Articles, Books,

New Year, New Book Recommendations


Over winter break, I have really enjoyed getting back into reading. It has been so nice to cozy up in a comfy chair with a warm blanket and dive into a great book. Both of the books I read this break, Educated and A Man Called Ove, proved to be phenomenal. If one of your New Year’s resolutions is to read more over 2021, then I highly recommend that you give these books a try!


1. A Man Called Ove by Fredrik Backman

     A Man Called Ove is about a grumpy old man who lost both his wife and his job. He feels extremely purposeless and lonely, leading him to attempt suicide to see wife again. However, his neighbors, including a young and cheerful family with two daughters, keep disrupting him by asking him for help with their problems. As Ove assists those around him, he builds relationships that end up transforming his life. Throughout the book, Ove’s past is unraveled, which might lead you to empathize with and even care for this grumpy old man.

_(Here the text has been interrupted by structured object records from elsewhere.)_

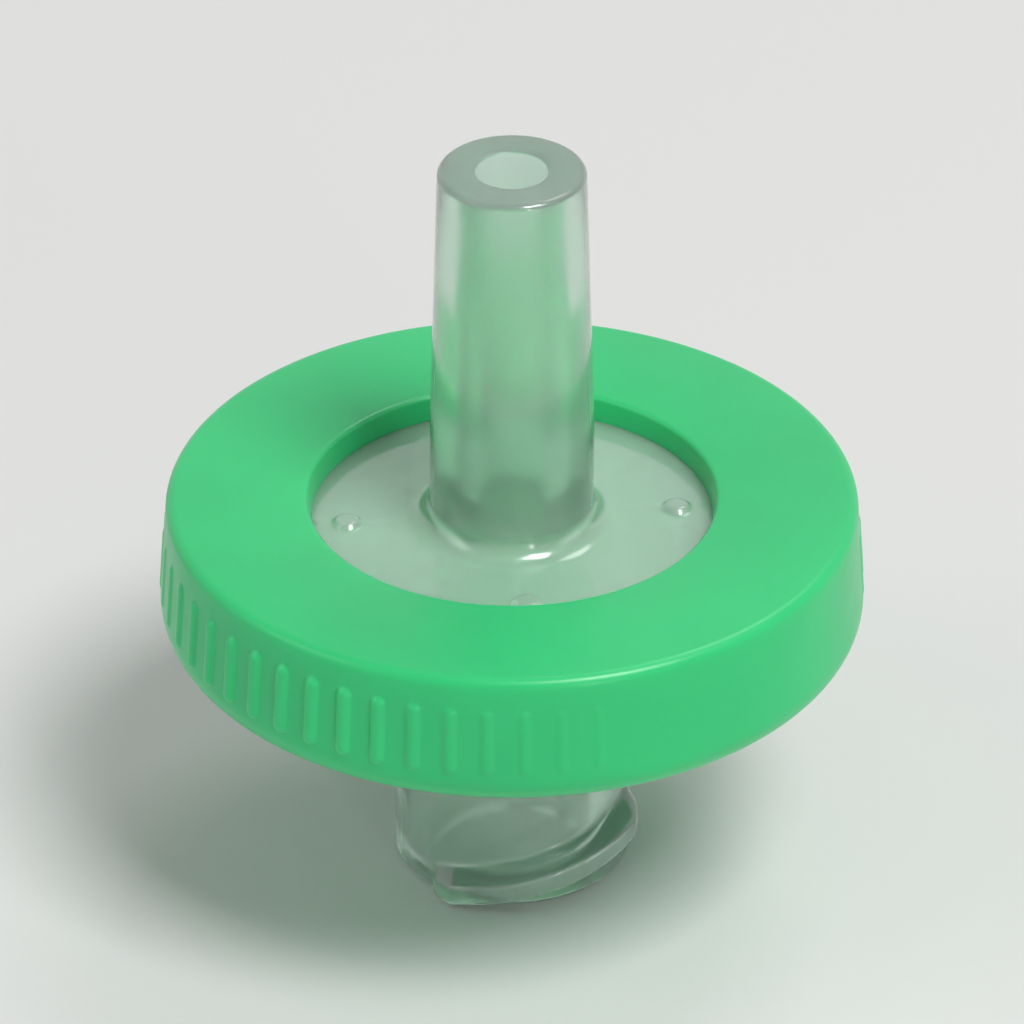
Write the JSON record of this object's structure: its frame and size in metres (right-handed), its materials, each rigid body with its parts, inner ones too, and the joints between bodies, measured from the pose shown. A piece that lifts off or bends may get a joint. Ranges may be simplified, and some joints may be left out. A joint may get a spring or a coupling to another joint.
{
  "type": "syringe filter",
  "caption": "Round membrane filter for a syringe, with a soft ribbed grip ring, a Luer lock inlet socket and a longer Luer slip outlet tube.",
  "frame": {"origin": "centre of the inlet's mouth, in the plane that the filter stands on", "axes": "+Z along the flow axis from the inlet to the outlet; +X through the middle of one group of grip ribs and the start of one lock lug"},
  "size_m": [0.0194, 0.019, 0.0212],
  "materials": {
    "shell": "frosted, translucent",
    "ring": "smooth, satin gloss",
    "membrane": "matt, porous"
  },
  "bodies": {
    "root": {"inlet_housing": "shell", "outlet_housing": "shell", "membrane": "membrane", "overmould_ring": "ring"}
  },
  "joints": []
}
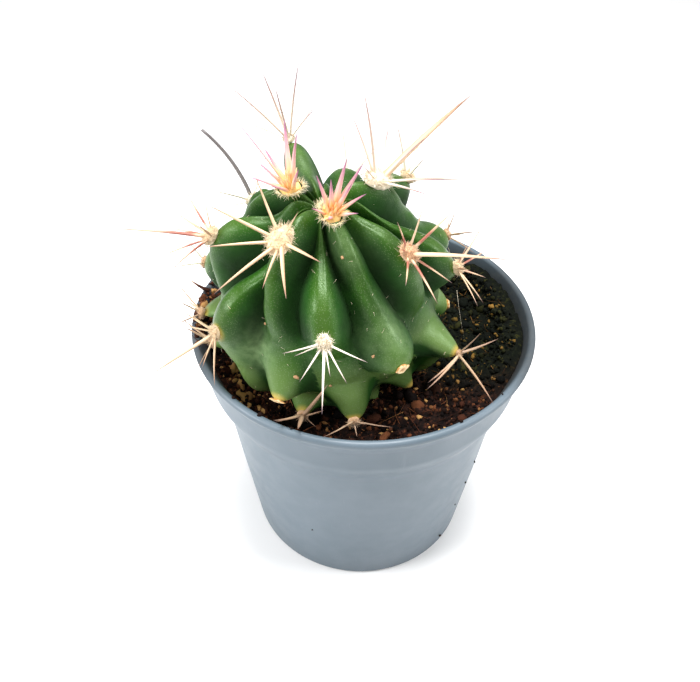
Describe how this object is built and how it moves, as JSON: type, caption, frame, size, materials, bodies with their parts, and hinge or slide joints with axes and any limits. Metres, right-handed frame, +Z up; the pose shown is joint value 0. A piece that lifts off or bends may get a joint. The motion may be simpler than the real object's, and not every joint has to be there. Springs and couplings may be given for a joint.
{
  "type": "potted barrel cactus",
  "caption": "Young ribbed barrel cactus with starred spines, leaning out of the soil in a small round plastic nursery pot.",
  "frame": {"origin": "middle of the pot's flat underside, on the surface it stands on", "axes": "+Z up along the pot's axis; the plant leans towards -Y, the side that is looked at"},
  "size_m": [0.0601, 0.0577, 0.0848],
  "materials": {
    "pot": "satin",
    "soil": "matte",
    "skin": "satin",
    "fresh_spines": "satin",
    "cream_spines": "matte",
    "old_spines": "matte"
  },
  "bodies": {
    "root": {"areole_00": "fresh_spines", "areole_01": "fresh_spines", "areole_02": "cream_spines", "areole_03": "cream_spines", "areole_04": "cream_spines", "areole_05": "cream_spines", "areole_06": "cream_spines", "areole_07": "cream_spines", "areole_08": "cream_spines", "areole_09": "cream_spines", "areole_10": "cream_spines", "areole_11": "cream_spines", "areole_12": "cream_spines", "areole_13": "old_spines", "areole_14": "old_spines", "areole_15": "old_spines", "areole_16": "old_spines", "areole_17": "old_spines", "areole_18": "old_spines", "areole_19": "old_spines", "areole_20": "old_spines", "areole_21": "old_spines", "areole_22": "old_spines", "areole_23": "old_spines", "areole_25": "old_spines", "areole_27": "old_spines", "areole_28": "old_spines", "areole_29": "old_spines", "areole_30": "old_spines", "areole_33": "old_spines", "pot": "pot", "soil": "soil", "stem": "skin"}
  },
  "joints": []
}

     I thoroughly enjoyed reading this book and following along with Ove’s journey. Backman created a truly magnificent narrative, and he presented it in an even more magnificent fashion. I have never really taken note of an author’s prose before, but A Man Called Ove definitely stood out to me in this department. Despite the serious and sorrowful plot, the story is written in a lighthearted and comical way that keeps you turning the page. If you are looking for a heartwarming yet deep story that explores love and the effects that grief can have on people, A Man Called Ove by Fredrik Backman is the perfect story for you. However, be aware that the book does include attempts at suicide.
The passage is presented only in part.